En ce qui concerne la défense, l’incertitude plane concernant l’avenir de l’OTAN ; pendant sa campagne, le Président américain s’est montré intransigeant sur le fait que les partenaires des États-Unis devaient mettre davantage la main à la poche, ce qui devrait en théorie entraîner une hausse des dépenses militaires en Europe. Mais avec les restrictions budgétaires, on peut se demander d’où viendront les financements.
Conséquences de la victoire de Trump sur le Brexit
Pendant sa campagne, Donald Trump s’est lui-même attribué le surnom de « Monsieur Brexit », et de fait, sa victoire peut donner un léger élan aux négociations entre le Royaume-Uni et l’Europe.
Pour l’heure, le Brexit n’a probablement pas encore autant d’impact que l’élection de Trump sur les économies européennes. Depuis l’élection, la Chancelière allemande Angela Merkel aurait laissé entendre qu’elle pourrait assouplir sa position sur la libre-circulation des travailleurs dans le cadre des négociations, ce qui était encore inimaginable il y a à peine un mois.

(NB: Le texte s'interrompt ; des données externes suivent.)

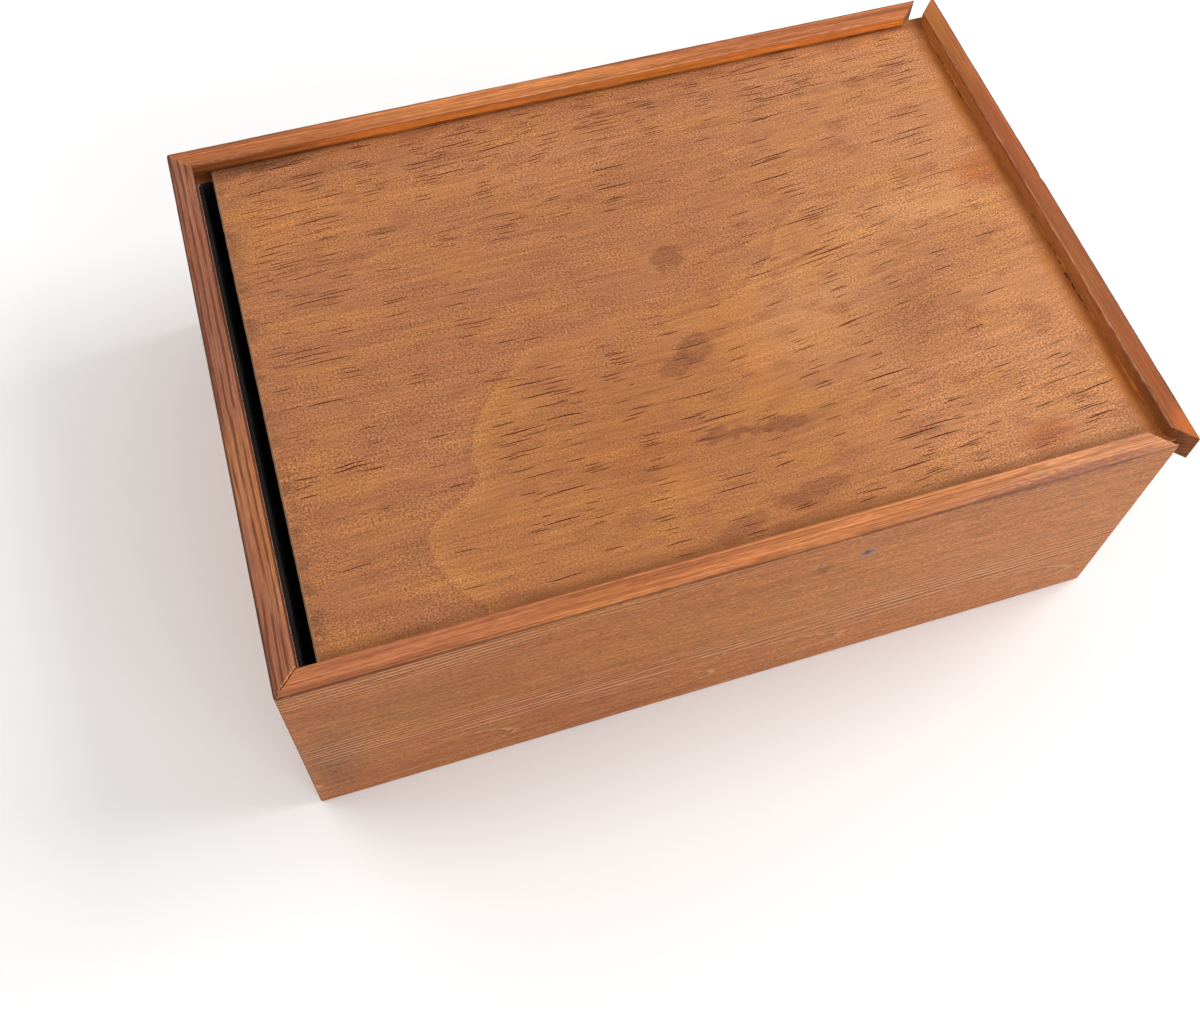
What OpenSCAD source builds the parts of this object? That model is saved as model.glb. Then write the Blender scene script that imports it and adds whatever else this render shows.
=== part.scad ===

De plus, le Royaume-Uni possède l’une des forces armées les plus vastes de toute l’Europe : si les responsables de l’UE s’attendent à ce que les États-Unis réduisent leur contribution à l’OTAN, ils prendront sûrement garde à ne pas distendre les liens avec un autre grand allié militaire. Cela pourrait donc être en quelque sorte une monnaie d’échange. Nous ne savons pas si cela fera une grande différence, mais le Royaume-Uni est probablement dans une position de négociation un peu plus forte depuis l’élection de Donald Trump.